▸ Directions for this task:
Set down the material once more, exactly as it appears.

▸ Information supplied:
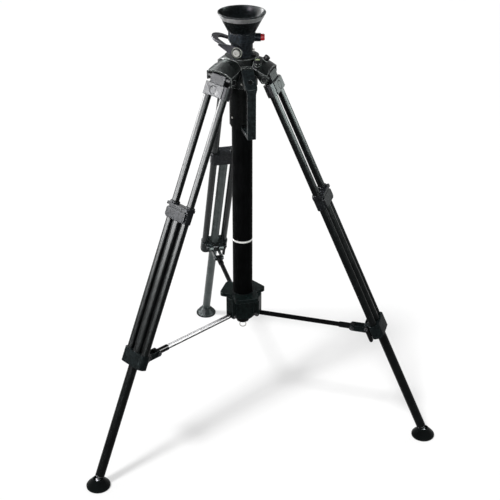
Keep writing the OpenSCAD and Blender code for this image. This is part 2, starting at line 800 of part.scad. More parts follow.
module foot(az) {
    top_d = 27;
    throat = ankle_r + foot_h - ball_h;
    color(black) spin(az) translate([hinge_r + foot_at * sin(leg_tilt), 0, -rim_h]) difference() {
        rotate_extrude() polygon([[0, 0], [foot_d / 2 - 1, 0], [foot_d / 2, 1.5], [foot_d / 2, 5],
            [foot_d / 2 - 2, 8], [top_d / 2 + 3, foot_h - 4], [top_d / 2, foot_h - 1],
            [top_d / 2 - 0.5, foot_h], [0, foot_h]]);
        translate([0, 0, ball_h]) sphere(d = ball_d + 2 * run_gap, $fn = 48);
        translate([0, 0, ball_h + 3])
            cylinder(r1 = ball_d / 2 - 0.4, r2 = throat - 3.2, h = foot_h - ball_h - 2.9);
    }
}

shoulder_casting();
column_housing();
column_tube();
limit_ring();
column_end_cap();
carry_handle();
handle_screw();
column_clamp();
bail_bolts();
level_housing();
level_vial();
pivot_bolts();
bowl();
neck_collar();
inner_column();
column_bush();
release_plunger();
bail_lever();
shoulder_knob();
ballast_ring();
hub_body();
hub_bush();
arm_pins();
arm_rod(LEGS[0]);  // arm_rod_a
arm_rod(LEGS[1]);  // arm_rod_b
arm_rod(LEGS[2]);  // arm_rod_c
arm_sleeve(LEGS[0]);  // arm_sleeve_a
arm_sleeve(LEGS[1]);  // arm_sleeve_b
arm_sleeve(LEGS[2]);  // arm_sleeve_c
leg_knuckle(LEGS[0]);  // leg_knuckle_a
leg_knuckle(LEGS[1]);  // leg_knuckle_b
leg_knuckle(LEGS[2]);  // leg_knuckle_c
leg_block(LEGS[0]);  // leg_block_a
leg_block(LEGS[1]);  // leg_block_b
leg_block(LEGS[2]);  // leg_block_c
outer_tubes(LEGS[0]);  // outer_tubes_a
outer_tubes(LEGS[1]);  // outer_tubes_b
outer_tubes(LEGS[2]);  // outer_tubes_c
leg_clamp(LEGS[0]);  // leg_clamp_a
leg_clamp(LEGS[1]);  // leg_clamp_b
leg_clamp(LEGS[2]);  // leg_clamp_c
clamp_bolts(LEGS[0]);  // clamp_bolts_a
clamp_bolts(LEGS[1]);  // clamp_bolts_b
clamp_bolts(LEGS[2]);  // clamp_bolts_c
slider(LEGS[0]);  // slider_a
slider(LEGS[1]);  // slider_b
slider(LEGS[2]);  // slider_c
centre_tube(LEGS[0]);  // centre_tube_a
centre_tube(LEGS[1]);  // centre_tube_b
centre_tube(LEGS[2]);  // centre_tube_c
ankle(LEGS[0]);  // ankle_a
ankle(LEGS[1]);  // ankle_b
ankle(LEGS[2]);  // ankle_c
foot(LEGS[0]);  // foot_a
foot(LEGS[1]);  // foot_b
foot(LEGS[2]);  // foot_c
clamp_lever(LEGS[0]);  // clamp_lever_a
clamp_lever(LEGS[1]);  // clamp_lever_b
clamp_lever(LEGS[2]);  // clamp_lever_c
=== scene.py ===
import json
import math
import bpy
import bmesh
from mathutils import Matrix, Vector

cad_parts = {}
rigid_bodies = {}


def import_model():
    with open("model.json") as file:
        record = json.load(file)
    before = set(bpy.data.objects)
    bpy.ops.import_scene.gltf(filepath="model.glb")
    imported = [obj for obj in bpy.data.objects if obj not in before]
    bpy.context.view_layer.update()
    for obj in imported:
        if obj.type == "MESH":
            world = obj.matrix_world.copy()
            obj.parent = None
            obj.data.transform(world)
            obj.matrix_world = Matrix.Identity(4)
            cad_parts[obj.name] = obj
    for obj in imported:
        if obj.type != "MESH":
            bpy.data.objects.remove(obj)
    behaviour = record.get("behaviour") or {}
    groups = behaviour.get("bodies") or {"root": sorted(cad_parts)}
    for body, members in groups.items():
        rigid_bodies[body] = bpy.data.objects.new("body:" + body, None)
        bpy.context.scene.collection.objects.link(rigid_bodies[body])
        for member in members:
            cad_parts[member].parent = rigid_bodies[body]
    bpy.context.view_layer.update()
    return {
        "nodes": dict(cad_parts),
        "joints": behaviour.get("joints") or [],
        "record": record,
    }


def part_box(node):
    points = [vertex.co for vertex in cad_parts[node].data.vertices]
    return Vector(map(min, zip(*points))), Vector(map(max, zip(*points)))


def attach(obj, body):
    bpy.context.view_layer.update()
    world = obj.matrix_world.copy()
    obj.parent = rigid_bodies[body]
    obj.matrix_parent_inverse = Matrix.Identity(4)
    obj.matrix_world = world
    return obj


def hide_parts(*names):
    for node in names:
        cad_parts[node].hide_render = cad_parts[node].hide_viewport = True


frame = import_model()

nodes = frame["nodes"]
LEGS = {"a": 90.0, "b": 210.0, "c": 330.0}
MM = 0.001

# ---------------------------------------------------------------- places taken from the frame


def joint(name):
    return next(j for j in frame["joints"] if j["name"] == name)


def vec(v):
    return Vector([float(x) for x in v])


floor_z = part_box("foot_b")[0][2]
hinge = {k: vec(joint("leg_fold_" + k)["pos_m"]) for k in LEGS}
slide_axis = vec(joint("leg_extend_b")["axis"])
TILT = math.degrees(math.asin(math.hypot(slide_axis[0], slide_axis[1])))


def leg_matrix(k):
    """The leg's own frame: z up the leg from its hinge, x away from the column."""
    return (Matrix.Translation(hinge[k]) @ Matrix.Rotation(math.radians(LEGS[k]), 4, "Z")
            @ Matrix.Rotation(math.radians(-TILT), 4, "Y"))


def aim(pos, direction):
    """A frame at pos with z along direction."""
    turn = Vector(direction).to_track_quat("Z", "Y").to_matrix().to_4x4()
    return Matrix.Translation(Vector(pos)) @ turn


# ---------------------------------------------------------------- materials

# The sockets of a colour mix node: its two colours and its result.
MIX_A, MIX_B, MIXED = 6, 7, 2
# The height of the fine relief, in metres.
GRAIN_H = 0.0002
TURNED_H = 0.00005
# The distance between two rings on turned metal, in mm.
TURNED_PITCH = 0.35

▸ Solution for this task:
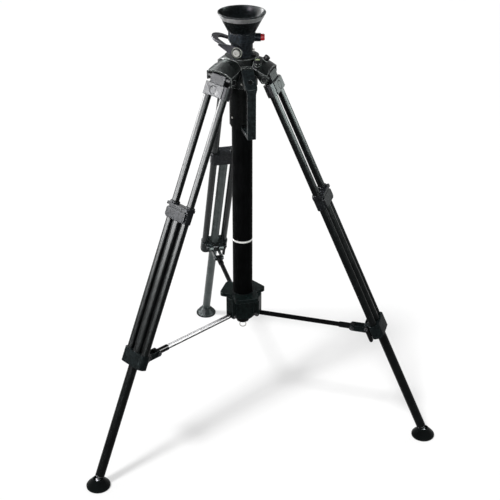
Keep writing the OpenSCAD and Blender code for this image. This is part 2, starting at line 800 of part.scad. More parts follow.
module foot(az) {
    top_d = 27;
    throat = ankle_r + foot_h - ball_h;
    color(black) spin(az) translate([hinge_r + foot_at * sin(leg_tilt), 0, -rim_h]) difference() {
        rotate_extrude() polygon([[0, 0], [foot_d / 2 - 1, 0], [foot_d / 2, 1.5], [foot_d / 2, 5],
            [foot_d / 2 - 2, 8], [top_d / 2 + 3, foot_h - 4], [top_d / 2, foot_h - 1],
            [top_d / 2 - 0.5, foot_h], [0, foot_h]]);
        translate([0, 0, ball_h]) sphere(d = ball_d + 2 * run_gap, $fn = 48);
        translate([0, 0, ball_h + 3])
            cylinder(r1 = ball_d / 2 - 0.4, r2 = throat - 3.2, h = foot_h - ball_h - 2.9);
    }
}

shoulder_casting();
column_housing();
column_tube();
limit_ring();
column_end_cap();
carry_handle();
handle_screw();
column_clamp();
bail_bolts();
level_housing();
level_vial();
pivot_bolts();
bowl();
neck_collar();
inner_column();
column_bush();
release_plunger();
bail_lever();
shoulder_knob();
ballast_ring();
hub_body();
hub_bush();
arm_pins();
arm_rod(LEGS[0]);  // arm_rod_a
arm_rod(LEGS[1]);  // arm_rod_b
arm_rod(LEGS[2]);  // arm_rod_c
arm_sleeve(LEGS[0]);  // arm_sleeve_a
arm_sleeve(LEGS[1]);  // arm_sleeve_b
arm_sleeve(LEGS[2]);  // arm_sleeve_c
leg_knuckle(LEGS[0]);  // leg_knuckle_a
leg_knuckle(LEGS[1]);  // leg_knuckle_b
leg_knuckle(LEGS[2]);  // leg_knuckle_c
leg_block(LEGS[0]);  // leg_block_a
leg_block(LEGS[1]);  // leg_block_b
leg_block(LEGS[2]);  // leg_block_c
outer_tubes(LEGS[0]);  // outer_tubes_a
outer_tubes(LEGS[1]);  // outer_tubes_b
outer_tubes(LEGS[2]);  // outer_tubes_c
leg_clamp(LEGS[0]);  // leg_clamp_a
leg_clamp(LEGS[1]);  // leg_clamp_b
leg_clamp(LEGS[2]);  // leg_clamp_c
clamp_bolts(LEGS[0]);  // clamp_bolts_a
clamp_bolts(LEGS[1]);  // clamp_bolts_b
clamp_bolts(LEGS[2]);  // clamp_bolts_c
slider(LEGS[0]);  // slider_a
slider(LEGS[1]);  // slider_b
slider(LEGS[2]);  // slider_c
centre_tube(LEGS[0]);  // centre_tube_a
centre_tube(LEGS[1]);  // centre_tube_b
centre_tube(LEGS[2]);  // centre_tube_c
ankle(LEGS[0]);  // ankle_a
ankle(LEGS[1]);  // ankle_b
ankle(LEGS[2]);  // ankle_c
foot(LEGS[0]);  // foot_a
foot(LEGS[1]);  // foot_b
foot(LEGS[2]);  // foot_c
clamp_lever(LEGS[0]);  // clamp_lever_a
clamp_lever(LEGS[1]);  // clamp_lever_b
clamp_lever(LEGS[2]);  // clamp_lever_c
=== scene.py ===
import json
import math
import bpy
import bmesh
from mathutils import Matrix, Vector

cad_parts = {}
rigid_bodies = {}


def import_model():
    with open("model.json") as file:
        record = json.load(file)
    before = set(bpy.data.objects)
    bpy.ops.import_scene.gltf(filepath="model.glb")
    imported = [obj for obj in bpy.data.objects if obj not in before]
    bpy.context.view_layer.update()
    for obj in imported:
        if obj.type == "MESH":
            world = obj.matrix_world.copy()
            obj.parent = None
            obj.data.transform(world)
            obj.matrix_world = Matrix.Identity(4)
            cad_parts[obj.name] = obj
    for obj in imported:
        if obj.type != "MESH":
            bpy.data.objects.remove(obj)
    behaviour = record.get("behaviour") or {}
    groups = behaviour.get("bodies") or {"root": sorted(cad_parts)}
    for body, members in groups.items():
        rigid_bodies[body] = bpy.data.objects.new("body:" + body, None)
        bpy.context.scene.collection.objects.link(rigid_bodies[body])
        for member in members:
            cad_parts[member].parent = rigid_bodies[body]
    bpy.context.view_layer.update()
    return {
        "nodes": dict(cad_parts),
        "joints": behaviour.get("joints") or [],
        "record": record,
    }


def part_box(node):
    points = [vertex.co for vertex in cad_parts[node].data.vertices]
    return Vector(map(min, zip(*points))), Vector(map(max, zip(*points)))


def attach(obj, body):
    bpy.context.view_layer.update()
    world = obj.matrix_world.copy()
    obj.parent = rigid_bodies[body]
    obj.matrix_parent_inverse = Matrix.Identity(4)
    obj.matrix_world = world
    return obj


def hide_parts(*names):
    for node in names:
        cad_parts[node].hide_render = cad_parts[node].hide_viewport = True


frame = import_model()

nodes = frame["nodes"]
LEGS = {"a": 90.0, "b": 210.0, "c": 330.0}
MM = 0.001

# ---------------------------------------------------------------- places taken from the frame


def joint(name):
    return next(j for j in frame["joints"] if j["name"] == name)


def vec(v):
    return Vector([float(x) for x in v])


floor_z = part_box("foot_b")[0][2]
hinge = {k: vec(joint("leg_fold_" + k)["pos_m"]) for k in LEGS}
slide_axis = vec(joint("leg_extend_b")["axis"])
TILT = math.degrees(math.asin(math.hypot(slide_axis[0], slide_axis[1])))


def leg_matrix(k):
    """The leg's own frame: z up the leg from its hinge, x away from the column."""
    return (Matrix.Translation(hinge[k]) @ Matrix.Rotation(math.radians(LEGS[k]), 4, "Z")
            @ Matrix.Rotation(math.radians(-TILT), 4, "Y"))


def aim(pos, direction):
    """A frame at pos with z along direction."""
    turn = Vector(direction).to_track_quat("Z", "Y").to_matrix().to_4x4()
    return Matrix.Translation(Vector(pos)) @ turn


# ---------------------------------------------------------------- materials

# The sockets of a colour mix node: its two colours and its result.
MIX_A, MIX_B, MIXED = 6, 7, 2
# The height of the fine relief, in metres.
GRAIN_H = 0.0002
TURNED_H = 0.00005
# The distance between two rings on turned metal, in mm.
TURNED_PITCH = 0.35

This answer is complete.